Présentation du problème

Le problème du cavalier étudié par Euler au milieu du xviii-ème siècle (bien qu'il soit déjà connu depuis près d'un millénaire) consiste à parcourir avec un cavalier l'ensemble des cases d'un échiquier à partir d'une case de coordonnées \((i,j)\) donnée et en passant une fois et une seule par chacune des \(64\) cases. Ce problème est de même nature que le problème des \(8\) reines mais demande un peu plus de réflexion. En effet, l'explosion combinatoire est telle que la profondeur de l'arbre de récursion avec un simple backtracking est beaucoup trop grande pour espérer un résultat en temps rai­sonna­ble.

Un cavalier se déplace nécessairement d'une case sur un axe puis de deux cases sur l'autre ou réciproquement, si ce déplacement reste dans l'échiquier bien entendu. Dans le meilleur des cas, il y a 8 déplacements possibles. Ils sont numérotés de 0 à 7 dans l'échiquier de la figure ci-dessous.

\(i\) \(\qquad j\)
7 0
6 1
5 2
4 3
Codage des directions possibles pour le cavalier à la ligne \(i\) et à la colonne \(j\).

Pour résoudre ce problème, on pourrait procéder de manière analogue à l'algorithme utilisé pour le problème des \(n\) reines, à savoir déplacer le cavalier de sa position initiale \((i,j)\) sur l'une des cases accessibles et recommencer l'opération jusqu'à ce que toutes les cases aient été parcourues ou que l'on arrive à une impasse, auquel cas on revient en arrière autant de fois que nécessaire pour tenter un autre parcours.

Le problème des reines tel qu'il a été résolu, a une complexité factorielle en le nombre de reines \(n\) ce qui permettait d'envisager de traiter les toutes premières valeurs de \(n\), la formule de Stirling nous rappelant immédiatement à l'ordre. Le problème du cavalier peut sembler moins redoutable puisque le nombre de cases accessibles est au plus 7 si l'on excepte le premier déplacement (on rappelle que le cavalier ne doit pas repasser par la même case) mais la profondeur de l'arbre de récursion n'est plus \(n\) mais \(n^2\). Si l'on applique la même stratégie que pour les reines, une analyse au doigt mouillé nous conduit à envisager une complexité exponentielle, la raréfaction des destinations disponibles n'arrivant qu'après une certaine saturation de l'échiquier.

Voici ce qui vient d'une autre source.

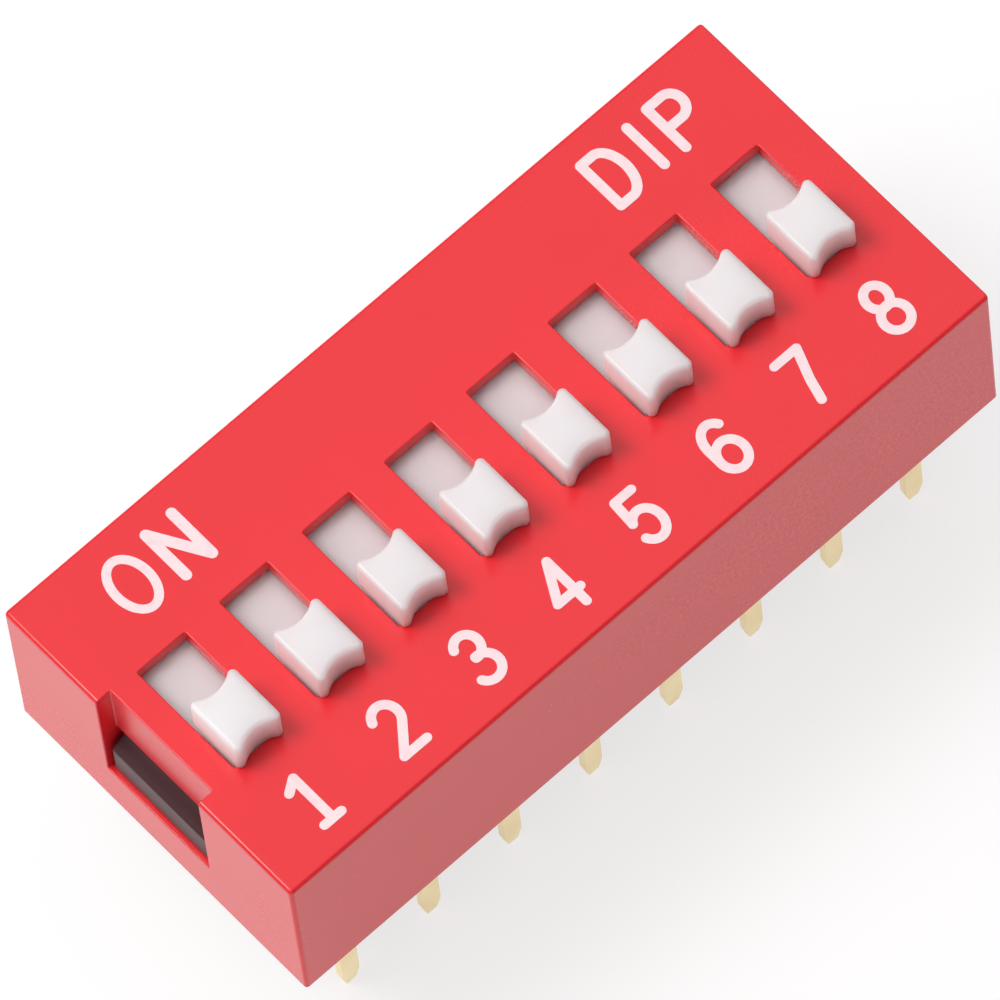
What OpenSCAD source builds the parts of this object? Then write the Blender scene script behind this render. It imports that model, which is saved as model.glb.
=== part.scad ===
// Raised-slide DIP switch for through-hole boards: a row of on/off slide switches in one housing.
// Frame: the origin is the centre of the seating plane (the cover's bottom rim), +X runs from
// position 1 to the last position, +Y points to the ON side and +Z points up from the board.
// All lengths are millimetres. Every slider is drawn at its OFF end.

/* [Grid] */
// Distance between neighbouring positions, which is the board's hole grid
pitch = 2.54; // [2.5:0.01:2.6]
// Number of switch positions
positions = 8; // [2:1:10]
// Distance between the front and rear rows of pins
row_spacing = 7.62; // [7.4:0.01:7.8]

/* [Cover] */
// Length of the cover beyond positions x pitch
end_allowance = 1.32; // [1.2:0.01:1.6]
// Front-to-back width of the cover
cover_w = 9.8; // [9.6:0.05:10.2]
// Height of the cover's top face above the seating plane
cover_h = 5.3; // [5.1:0.05:5.8]
// Thickness of the four side walls
side_wall = 0.8; // [0.7:0.05:0.85]
// Thickness of the top wall
top_wall = 0.45; // [0.4:0.05:0.6]
// Radius of the cover's outer edges
edge_r = 0.15; // [0.05:0.05:0.3]
// Width of the guide ribs between the sliders, under the top wall
rib_w = 0.26; // [0.2:0.02:0.3]

/* [Slots] */
// Width of a slot in the top wall
slot_w = 1.46; // [1.4:0.02:1.6]
// Length of a slot along the travel
slot_len = 3.3; // [3.2:0.02:3.5]
// Offset of the slots' centre from the cover's centre line
slot_y = 0; // [-0.1:0.02:0.1]

/* [End windows] */
// Width of the latch opening in each end wall
window_w = 3.48; // [3:0.02:3.8]
// Depth of the recess in the end face at position 1
window_depth = 0.45; // [0.3:0.05:0.5]
// Height of the ledge that the base's latch hooks over
ledge_z = 1.7; // [1.6:0.05:1.9]
// Height of the through opening's upper edge
lintel_z = 3.35; // [3.1:0.05:3.6]
// How far the latch stays back from the end face
latch_setback = 0.12; // [0.08:0.02:0.4]

/* [Sliders] */
// Length of the finger grip along the travel, above the cover
grip_len = 1.66; // [1.56:0.02:1.7]
// How far the grip reaches past its neck at each end, over the rim of the slot
overhang = 0.21; // [0.15:0.01:0.25]
// Height of the grip above the cover
grip_h = 1.05; // [0.9:0.05:1.3]
// Depth of the hollow in the grip's two ends
hollow_depth = 0.17; // [0.1:0.01:0.2]
// Width of that hollow
hollow_w = 1; // [0.8:0.05:1.1]
// Thickness of the plate that closes the slot from below
plate_t = 0.5; // [0.4:0.05:0.55]

/* [Contacts] */
// Thickness of the bridging spring's strip
spring_t = 0.12; // [0.1:0.01:0.15]
// Width of the bridging spring
spring_w = 0.9; // [0.8:0.02:0.94]

/* [Terminals] */
// Thickness of the terminal strip
strip_t = 0.25; // [0.2:0.01:0.28]
// Width of the terminal's inner pad
pad_w = 1.2; // [1:0.05:1.4]
// Width of a pin
pin_w = 0.52; // [0.44:0.02:0.64]
// Length of a pin below the seating plane
pin_len = 4.2; // [3:0.1:4.5]
// Width of a pin at its very tip
pin_tip_w = 0.32; // [0.24:0.02:0.4]

/* [Hidden] */
$fn = 48;
eps = 0.01;

// Running clearances
slide_gap = 0.04;
fit_gap = 0.03;

// Cover
cover_len = positions * pitch + end_allowance;
cavity_len = cover_len - 2 * side_wall;
cavity_w = cover_w - 2 * side_wall;
cavity_top = cover_h - top_wall;

// Slider heights and travel
plate_top = cavity_top - slide_gap;
plate_z = plate_top - plate_t;
plate_w = pitch - rib_w - 2 * slide_gap;
grip_w = slot_w - 2 * slide_gap;
grip_top = cover_h + grip_h;
grip_z = cover_h + slide_gap;
grip_edge_r = 0.12;
neck_len = grip_len - 2 * overhang;
travel = slot_len - neck_len - 2 * slide_gap;
off_y = slot_y - travel / 2;
plate_lap = 0.2;
plate_len = slot_len + travel + 2 * plate_lap;

// Base
base_gap = 0.04;
base_z = 0.7;
floor_z = 1.5;
base_top = plate_z - base_gap;
cell_w = 1.56;
cell_len = 6.4;
latch_w = window_w - 0.24;
latch_face_top = 2.78;

// Sealing compound under the base
seal_z = 0.2;

// Carriage under the plate, which holds the bridging spring
carriage_w = cell_w - 0.2;
carriage_len = 1.7;
saddle_z = 2.9;
cheek_z = 2.25;
cheek_gap = 0.03;
boss_r = 0.17;
boss_h = 0.22;

// Bridging spring: a flat saddle, two sprung legs and two upturned feet
saddle_half = 0.4;
shoulder_r = 0.12;
foot_r = 0.2;
leg_angle = 68;
toe_angle = 62;
toe_len = 0.12;
foot_lift = 0.02;
finger_gap = 0.16;
leg_drop = saddle_z - spring_t - floor_z - foot_lift;
leg_len = (leg_drop - (shoulder_r + foot_r) * (1 - cos(leg_angle))) / sin(leg_angle);
foot_y = saddle_half + (shoulder_r + foot_r) * sin(leg_angle) + leg_len * cos(leg_angle);

// Terminals: the front pad always carries one foot, the rear pad is reached only at ON
bend_r = 0.1;
shoulder_z = 0.95;
pin_taper = 0.5;
row_y = row_spacing / 2;
pad_gap = 0.55;
front_pad_end = off_y + foot_y + foot_r;
rear_pad_end = front_pad_end + pad_gap;

function x_of(i) = (i - (positions + 1) / 2) * pitch;

numbers = [for (i = [1 : positions]) i];

// A rectangle with round corners, centred on the origin
module rounded_plan(l, w, r) {
    square([l - 2 * r, w], center = true);
    square([l, w - 2 * r], center = true);
    for (x = [-1, 1], y = [-1, 1])
        translate([x * (l / 2 - r), y * (w / 2 - r)]) circle(r);
}

// A rectangle standing on the first axis, with its two top corners round
module crowned_profile(w, h, r) {
    translate([-w / 2, 0]) square([w, h - r]);
    translate([r - w / 2, 0]) square([w - 2 * r, h]);
    for (x = [-1, 1]) translate([x * (w / 2 - r), h - r]) circle(r);
}

// Extrudes a profile drawn in X-Z along the whole of Y
module along_y(len) {
    rotate([90, 0, 0]) translate([0, 0, -len / 2]) linear_extrude(len) children();
}

// Extrudes a profile drawn in Y-Z along the whole of X
module along_x(len) {
    rotate([90, 0, 90]) translate([0, 0, -len / 2]) linear_extrude(len) children();
}

// A block centred in X and Y between two heights
module block(l, w, z0, z1) {
    translate([-l / 2, -w / 2, z0]) cube([l, w, z1 - z0]);
}

module cover_block() {
    intersection() {
        linear_extrude(cover_h) rounded_plan(cover_len, cover_w, edge_r);
        along_y(cover_w + 2) crowned_profile(cover_len, cover_h, edge_r);
        along_x(cover_len + 2) crowned_profile(cover_w, cover_h, edge_r);
    }
}

// Latch opening in one end wall; at position 1 it lies in a recess that is open at the top
module end_window(side) {
    outer = cover_len / 2 + 1;
    recess_x = cover_len / 2 - window_depth;
    inner = cavity_len / 2 - eps;
    along_y(window_w) scale([side, 1]) {
        translate([inner, ledge_z]) square([outer - inner, lintel_z - ledge_z]);
        if (side < 0)
            translate([recess_x, ledge_z]) square([outer - recess_x, cover_h + 1 - ledge_z]);
    }
}

module cover() {
    color([0.86, 0.13, 0.16]) {
        difference() {
            cover_block();
            block(cavity_len, cavity_w, -1, cavity_top);
            for (i = numbers)
                translate([x_of(i), slot_y, 0]) block(slot_w, slot_len, cavity_top - 1, cover_h + 1);
            for (side = [-1, 1]) end_window(side);
        }
        for (i = [1 : positions - 1])
            translate([x_of(i) + pitch / 2, 0, 0]) block(rib_w, cavity_w, plate_z, cavity_top);
    }
}

// Snap latch: flat underneath, sloped on top so that the base can be pushed in from below
module latch(side) {
    root = cavity_len / 2 - fit_gap;
    nose = cover_len / 2 - latch_setback;
    low = ledge_z + slide_gap;
    high = lintel_z - 0.1;
    along_y(latch_w)
        polygon([for (p = [[root - eps, low], [nose, low], [nose, latch_face_top], [root, high], [root - eps, high]])
            [side * p[0], p[1]]]);
}

module base() {
    color([0.13, 0.12, 0.13])
    difference() {
        union() {
            block(cavity_len - 2 * fit_gap, cavity_w - 2 * fit_gap, base_z, base_top);
            for (side = [-1, 1]) latch(side);
        }
        for (i = numbers) {
            translate([x_of(i), 0, 0]) block(cell_w, cell_len, floor_z, base_top + 1);
            terminal_pair(i);
        }
    }
}

module seal() {
    color([0.2, 0.17, 0.16])
    difference() {
        block(cavity_len, cavity_w, seal_z, base_z);
        for (i = numbers) terminal_pair(i);
    }
}

// Plan of the grip: a rounded rectangle with a hollow across each end
module grip_plan() {
    hollow_r = hollow_w * hollow_w / (8 * hollow_depth) + hollow_depth / 2;
    difference() {
        rounded_plan(grip_w, grip_len, grip_edge_r);
        for (y = [-1, 1])
            translate([0, y * (grip_len / 2 + hollow_r - hollow_depth)]) circle(hollow_r);
    }
}

module actuator(i) {
    color([0.95, 0.94, 0.95])
    translate([x_of(i), off_y, 0]) {
        intersection() {
            translate([0, 0, grip_z]) linear_extrude(grip_top - grip_z) grip_plan();
            along_y(grip_len + 1) crowned_profile(grip_w, grip_top, grip_edge_r / 2);
        }
        block(grip_w, neck_len, plate_z, grip_z + eps);
        block(plate_w, plate_len, plate_z, plate_top);
        block(carriage_w, carriage_len, saddle_z, plate_z);
        for (x = [-1, 1]) {
            inner = spring_w / 2 + cheek_gap;
            thick = carriage_w / 2 - inner;
            translate([x * (inner + thick / 2), 0, 0]) block(thick, carriage_len, cheek_z, saddle_z);
        }
        translate([0, 0, saddle_z - boss_h]) cylinder(h = boss_h, r = boss_r);
    }
}

// Points on an arc of a strip's centre line, from heading a0 to heading a1, turning about centre c
function arc_points(c, r, a0, a1, steps = 8) =
    [for (k = [0 : steps]) let (a = a0 + (a1 - a0) * k / steps) c + r * [cos(a), sin(a)]];

// Centre line of the spring's right half, from the middle of the saddle to the tip of the foot
function half_spring() =
    let (
        z0 = saddle_z - spring_t / 2,
        shoulder = [saddle_half, z0 - shoulder_r],
        foot = [foot_y, floor_z + foot_lift + spring_t / 2 + foot_r],
        toe = foot + foot_r * [sin(toe_angle), -cos(toe_angle)]
    )
    concat(
        arc_points(shoulder, shoulder_r, 90, 90 - leg_angle),
        arc_points(foot, foot_r, 270 - leg_angle, 270 + toe_angle),
        [toe + toe_len * [cos(toe_angle), sin(toe_angle)]]
    );

function mirrored(points) = [for (k = [len(points) - 1 : -1 : 0]) [-points[k][0], points[k][1]]];

// Unit normal of a polyline at point k
function normal(points, k) =
    let (d = points[min(k + 1, len(points) - 1)] - points[max(k - 1, 0)]) [-d[1], d[0]] / norm(d);

// Outline of a strip of thickness t that follows a centre line
function strip_outline(points, t) = concat(
    [for (k = [0 : len(points) - 1]) points[k] + normal(points, k) * t / 2],
    [for (k = [len(points) - 1 : -1 : 0]) points[k] - normal(points, k) * t / 2]
);

module contact(i) {
    line = concat(mirrored(half_spring()), half_spring());
    reach = foot_y + 1;
    color([0.88, 0.76, 0.42])
    translate([x_of(i), off_y, 0])
    difference() {
        along_x(spring_w) polygon(strip_outline(line, spring_t));
        translate([0, 0, saddle_z - 1]) cylinder(h = 2, r = boss_r + cheek_gap);
        for (y = [-1, 1])
            translate([-finger_gap / 2, y * (saddle_half + reach / 2 + shoulder_r) - reach / 2, 0])
                cube([finger_gap, reach, saddle_z]);
    }
}

// Side profile of a terminal's pad and bend, drawn in Y-Z for the row at -Y
module pad_profile(pad_end) {
    pin_y = -row_y - strip_t / 2;
    bend = [pin_y + strip_t + bend_r, floor_z - strip_t - bend_r];
    translate([bend[0], floor_z - strip_t]) square([pad_end - bend[0], strip_t]);
    translate([pin_y, shoulder_z]) square([strip_t, bend[1] - shoulder_z]);
    intersection() {
        translate(bend) difference() {
            circle(bend_r + strip_t);
            circle(bend_r);
        }
        translate([pin_y, bend[1]]) square(bend_r + strip_t);
    }
}

// Front view of a pin, drawn in X-Z, with a tapered tip
module pin_front() {
    a = pin_w / 2;
    b = pin_tip_w / 2;
    taper_z = pin_taper - pin_len;
    polygon([[-a, shoulder_z], [-a, taper_z], [-b, -pin_len], [b, -pin_len], [a, taper_z], [a, shoulder_z]]);
}

// One stamped terminal; side is -1 for the front row and 1 for the rear row
module terminal(i, side) {
    pad_end = side < 0 ? front_pad_end : -rear_pad_end;
    color([0.87, 0.78, 0.5])
    translate([x_of(i), 0, 0])
    mirror([0, side > 0 ? 1 : 0, 0]) {
        along_x(pad_w) pad_profile(pad_end);
        translate([0, -row_y, 0]) along_y(strip_t) pin_front();
    }
}

module terminal_pair(i) {
    for (side = [-1, 1]) terminal(i, side);
}

cover();
base();
seal();
for (i = numbers) {
    actuator(i);
    contact(i);
    terminal(i, -1);
    terminal(i, 1);
}
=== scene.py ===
"""A raised-slide DIP switch: the finished look of each piece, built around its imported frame.

Lengths are metres in the frame of the part: the origin is the centre of the seating plane, +X runs
from position 1 to position 8, +Y points to the ON side and +Z up from the board.
"""

import logging
import math
from collections.abc import Callable, Iterable, Sequence
from dataclasses import dataclass, field
from enum import Enum
from typing import Any

import bmesh
import bpy
from mathutils import Matrix, Vector


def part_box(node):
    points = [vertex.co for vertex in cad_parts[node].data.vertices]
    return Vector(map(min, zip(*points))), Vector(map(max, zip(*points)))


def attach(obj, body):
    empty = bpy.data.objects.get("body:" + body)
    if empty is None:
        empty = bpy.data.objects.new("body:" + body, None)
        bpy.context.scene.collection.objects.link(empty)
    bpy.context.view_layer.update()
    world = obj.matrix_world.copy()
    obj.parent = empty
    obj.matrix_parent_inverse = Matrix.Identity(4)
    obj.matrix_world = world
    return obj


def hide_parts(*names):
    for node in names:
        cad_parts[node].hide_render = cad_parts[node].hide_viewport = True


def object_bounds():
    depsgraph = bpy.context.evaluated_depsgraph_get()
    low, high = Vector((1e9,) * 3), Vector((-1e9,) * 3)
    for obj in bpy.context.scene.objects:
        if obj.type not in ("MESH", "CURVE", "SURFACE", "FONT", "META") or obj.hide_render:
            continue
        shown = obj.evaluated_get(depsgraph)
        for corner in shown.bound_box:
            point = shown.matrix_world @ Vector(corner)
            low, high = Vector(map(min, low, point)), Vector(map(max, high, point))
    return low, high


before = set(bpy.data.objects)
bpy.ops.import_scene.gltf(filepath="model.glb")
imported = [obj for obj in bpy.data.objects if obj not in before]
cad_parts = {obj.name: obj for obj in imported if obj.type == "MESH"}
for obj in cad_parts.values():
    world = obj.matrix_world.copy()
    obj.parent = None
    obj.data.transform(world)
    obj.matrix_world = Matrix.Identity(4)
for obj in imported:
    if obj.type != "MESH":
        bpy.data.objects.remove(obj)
CAD_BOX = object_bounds()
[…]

Supposons que le \(k\)-ème mouvement du cavalier soit un mauvais choix qui aboutira sys­té­ma­ti­que­ment à des impasses, c'est-à-dire à des feuilles de l'arbre de récursion à une profondeur \(p < n^2-1\). Si la distance \(p-k\) du nœud qui constitue ce mauvais choix à une feuille est trop importante, la na­tu­re exponentielle de l'exploration de ce sous-arbre invalide cette approche. Il suffit de pro­gram­mer l'approche récursive naïve pour confirmer cette analyse grossière et constater qu'aucune solution ne se dessine à l'horizon. Il faut donc trouver une autre stratégie de déplacement. L'heuristique (cf. remarque) que nous allons décrire à présent s'avère redoutablement efficace et s'appuie sur une information capitale, à savoir le nombre de cases \(A(i,j)\) accessibles par le cavalier quand il est à une position donnée \(i,j\).

Si le cavalier débute son trajet de la case de coordonnées \((3,2)\) alors \(\color{#24F}A(3,2)=6\). Les cases \((i,j)\) de l'échiquier \(8\times 8\) à gauche dans la figure ci-dessous contiennent les nombres \(A(i,j)\).
23444 432
3466 6643
46888 864
4688 8864
46888 864
4688 8864
34666 643
2344 4432
3344 432
3465 6643
40888 864
4687 8864
36788 864
4688 8864
34666 643
2344 4432
À gauche : valeurs \(A(i,j)\). À droite : le cavalier part de la case \((3,2)\) et saute sur la case \((1,1)\) de valeur minimale 2. Les autres destinations possibles sont décrémentées.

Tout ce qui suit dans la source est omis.